How do you feel this album has allowed you to grow as a
musician compared to previous Hip albums?
Gord Sinclair: For me personally, the influence of working with Hugh and Terry, along with Johnny in the rhythm section -- but really as a whole group. To work with guys with such a great ear for music, especially Padgham. He is a real rhythm player's producer. He was a real pleasure to work with. Nothing but encouraging the whole time, and helped me learn about the instrument.
In terms of arrangements, presenting them in a stripped-down way, listening to how the instruments function off each other. We were trying to be almost minimalist with the record. That makes you focus on what your band mates are doing.
Ultimately that makes you a better player, and (makes for) a better song.
Did Bobby create the artwork for "IVL" again ? How did the
name "IVL" come about ?
Gord Sinclair: Rob did the painting that graces the cover of the record. He was inspired by Gord to do it.
It is a difficult process, when it comes down to naming a collection of songs.
There were a number of different suggestions floating around. "In Violet Light" caught everyone when Gord brought it up. It struck everyone right away. The meaning can be taken literally -- it sets a pastoral mood, a quiet kind of calm mood; a before-the-dawn vibe.
The other is, "inviolate" -- which is a hopeful message in the wake of Sept. 11. There are aspects to humanity, maybe music being one of them, and love and the like, that can't be extinguished.
It is taken from a lyric in "Silver Jet". It works in both contexts. It encapsulates the full collection of songs, and maybe what we are trying to do.

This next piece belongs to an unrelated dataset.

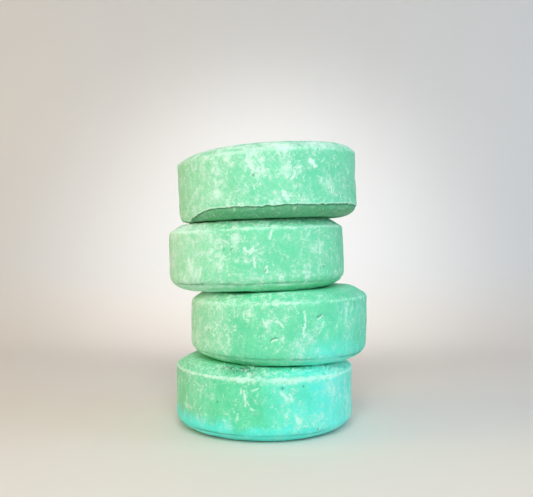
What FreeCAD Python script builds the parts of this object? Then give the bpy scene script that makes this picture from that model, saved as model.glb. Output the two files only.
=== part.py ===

There was a list of 20 or 25 candidates. It is something we vow every time, that we are going to reform the process: start with a title and work backwards. But we never do. But Gord always manages to come up with the perfect title.
Gord Sinclair: I want to thank everyone for logging on. Look for us over the course of the summer, and listen over the next couple of nights as we debut the record live on the radio.
Looking forward to seeing everyone in the summer. Thanks for your support.